Cheap oil has fueled a massive wave of job cuts that may not be over yet.
Since oil prices began to fall in mid-2014, cheap crude has been blamed for 195,000 job cuts in the U.S., according to a report published on Thursday by outplacement firm Challenger, Gray & Christmas.
It's an enormous toll that is especially painful because these tend to be well-paying jobs. The average pay in the oil and gas industry is 84% higher than the national average, according to Goldman Sachs. The cuts have occurred at a time when many other corners of the American economy have been adding jobs.

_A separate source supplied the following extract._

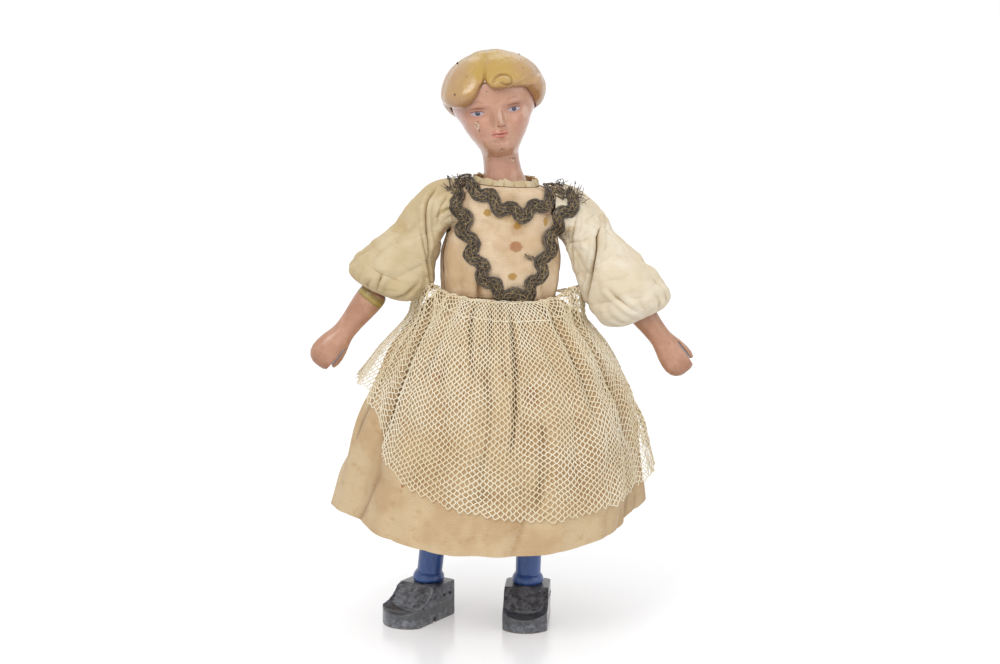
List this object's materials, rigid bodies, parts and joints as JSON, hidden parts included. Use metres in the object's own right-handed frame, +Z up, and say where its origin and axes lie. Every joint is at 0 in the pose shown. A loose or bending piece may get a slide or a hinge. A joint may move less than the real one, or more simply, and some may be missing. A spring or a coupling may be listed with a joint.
{
  "type": "jointed wooden doll",
  "caption": "Peg-jointed wooden doll with turned limbs, paddle hands, carved hair and block shoes, in a cotton dress with puffed sleeves, braid trim and a net apron.",
  "frame": {"origin": "centre of the doll's bounding box, on the floor that the soles stand on", "axes": "+Z up; the doll faces -Y; +X is the doll's left"},
  "size_m": [0.1382, 0.1071, 0.2099],
  "materials": {
    "bare_wood": "bare turned wood, hidden by the dress",
    "flesh_paint": "flesh-coloured oil paint on wood, aged satin varnish, chipped",
    "hair_paint": "golden blond oil paint on carved hair",
    "stocking_paint": "bright blue gloss paint on wood, worn",
    "shoe_paint": "black paint worn grey on wood",
    "muslin": "aged cream cotton",
    "net": "aged hexagonal cotton net",
    "gimp": "dark scroll gimp braid with tarnished gold thread",
    "iron": "rusty iron wire"
  },
  "bodies": {
    "torso": {"torso_block": "bare_wood", "neck_lock_peg": "bare_wood", "shoulder_lock_pegs": "bare_wood", "hip_peg": "bare_wood", "bodice": "muslin", "neck_frill": "muslin", "neckline_braid": "gimp", "front_braid": "gimp", "skirt": "muslin", "net_apron": "net"},
    "head": {"head": "flesh_paint", "hair": "hair_paint", "hair_pins": "iron"},
    "right_shoulder": {"right_shoulder_ball": "bare_wood", "right_shoulder_peg": "bare_wood"},
    "right_upper_arm": {"right_upper_arm": "bare_wood", "right_sleeve": "muslin", "right_elbow_peg": "bare_wood"},
    "right_forearm": {"right_forearm": "flesh_paint"},
    "right_thigh": {"right_thigh": "bare_wood", "right_knee_peg": "bare_wood"},
    "right_shin": {"right_shin": "stocking_paint"},
    "right_shoe": {"right_shoe": "shoe_paint", "right_shoe_brads": "iron"},
    "left_shoulder": {"left_shoulder_ball": "bare_wood", "left_shoulder_peg": "bare_wood"},
    "left_upper_arm": {"left_upper_arm": "bare_wood", "left_sleeve": "muslin", "left_elbow_peg": "bare_wood"},
    "left_forearm": {"left_forearm": "flesh_paint"},
    "left_thigh": {"left_thigh": "bare_wood", "left_knee_peg": "bare_wood"},
    "left_shin": {"left_shin": "stocking_paint"},
    "left_shoe": {"left_shoe": "shoe_paint", "left_shoe_brads": "iron"}
  },
  "joints": [
    {"name": "neck_turn", "type": "hinge", "parent": "torso", "child": "head", "pos_m": [0.00129, 0, 0.15969], "axis": [-0.1271, 0, 0.9919], "range_deg": [-60, 60]},
    {"name": "right_shoulder_swing", "type": "hinge", "parent": "torso", "child": "right_shoulder", "pos_m": [-0.02059, 0, 0.1546], "axis": [-0.9979, 0, 0.0645], "range_deg": [-60, 110], "deforming": ["right_sleeve", "bodice"]},
    {"name": "right_arm_raise", "type": "hinge", "parent": "right_shoulder", "child": "right_upper_arm", "pos_m": [-0.02059, 0, 0.1546], "axis": [0, 1, 0], "range_deg": [-25, 55], "deforming": ["right_sleeve", "bodice", "skirt", "net_apron"]},
    {"name": "right_elbow", "type": "hinge", "parent": "right_upper_arm", "child": "right_forearm", "pos_m": [-0.04185, 0, 0.12806], "axis": [-0.7804, 0, 0.6252], "range_deg": [0, 90], "deforming": ["right_sleeve"]},
    {"name": "right_hip", "type": "hinge", "parent": "torso", "child": "right_thigh", "pos_m": [-0.01742, 0, 0.10278], "axis": [-0.9979, 0, 0.0645], "range_deg": [-15.24, 89.76], "deforming": ["skirt", "net_apron"]},
    {"name": "right_knee", "type": "hinge", "parent": "right_thigh", "child": "right_shin", "pos_m": [-0.02171, 0.00365, 0.05914], "axis": [0.9952, 0.0028, -0.0975], "range_deg": [0, 90], "deforming": ["skirt", "net_apron"]},
    {"name": "right_ankle_turn", "type": "hinge", "parent": "right_shin", "child": "right_shoe", "pos_m": [-0.02624, 0.0075, 0.013], "axis": [0, 0, -1], "range_deg": [-60, 5]},
    {"name": "left_shoulder_swing", "type": "hinge", "parent": "torso", "child": "left_shoulder", "pos_m": [0.02232, 0, 0.15182], "axis": [-0.9979, 0, 0.0645], "range_deg": [-72, 98], "deforming": ["left_sleeve", "bodice"]},
    {"name": "left_arm_raise", "type": "hinge", "parent": "left_shoulder", "child": "left_upper_arm", "pos_m": [0.02232, 0, 0.15182], "axis": [0.0134, -0.9781, 0.2075], "range_deg": [-30, 50], "deforming": ["left_sleeve", "bodice", "skirt", "net_apron"]},
    {"name": "left_elbow", "type": "hinge", "parent": "left_upper_arm", "child": "left_forearm", "pos_m": [0.04249, -0.00541, 0.12499], "axis": [-0.805, -0.1336, -0.578], "range_deg": [0, 90], "deforming": ["left_sleeve"]},
    {"name": "left_hip", "type": "hinge", "parent": "torso", "child": "left_thigh", "pos_m": [0.01251, 0, 0.10085], "axis": [-0.9979, 0, 0.0645], "range_deg": [-20, 85], "deforming": ["skirt", "net_apron"]},
    {"name": "left_knee", "type": "hinge", "parent": "left_thigh", "child": "left_shin", "pos_m": [0.01117, 0, 0.05687], "axis": [0.9995, 0, -0.0304], "range_deg": [0, 90], "deforming": ["skirt", "net_apron"]},
    {"name": "left_ankle_turn", "type": "hinge", "parent": "left_shin", "child": "left_shoe", "pos_m": [0.00984, 0, 0.013], "axis": [0, 0, 1], "range_deg": [-9, 56]}
  ]
}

About 95,000 positions were eliminated by energy companies in 2016 alone, according to Challenger. Most of those job cuts occurred earlier this year, as oil prices crashed to a 13-year low of $26 a barrel.
Related: Here we go again: Oil plunges back to $40
But Challenger noted that there was a "resurgence" of energy-sector job cuts in July, when layoffs spiked by 796% to 17,725.
Oil prices have rebounded from extreme low levels, but they're losing ground again in recent weeks, briefly slipping back below $40 a barrel this week. Expect more energy job losses to be reflected in Friday's government jobs report for July.
Few oil companies have been spared the pink slips. Everyone from diversified oil companies like Chevron (CVX), to oil services firms like Schlumberger (SLB) and Baker Hughes (BHI) have announced mass layoffs. Halliburton (HAL) alone has slashed more than 30,000 jobs, including 5,000 during the second quarter of this year.
"The industry has been hit harder than we've seen in the 15 years we've been in the business, much harder than '08 downturn," Jeff Bush, president of oil and gas job recruiter CSI Recruiting, recently told CNNMoney.
And then there are the thousands of layoffs by non-energy companies that provide equipment used to drill for oil like Caterpillar (CAT) and Joy Global. (JOY)
Related: 100,000 oil jobs could be coming back
The good news for laid-off oil workers is that some think the pendulum may have swung too hard, creating a talent shortage when drilling activity eventually rebounds. Goldman Sachs predicted the oil and gas needs to hire between 80,000 and 100,000 people by the end of 2018 just to keep up.
The oil industry may need to pay up to lure workers back to the oil patch.
"Not only have laid off workers relocated to other areas for new jobs but, just as in many other industries, a large portion of the workforce is reaching retirement age," said John Challenger, CEO of Challenger, Gray & Christmas.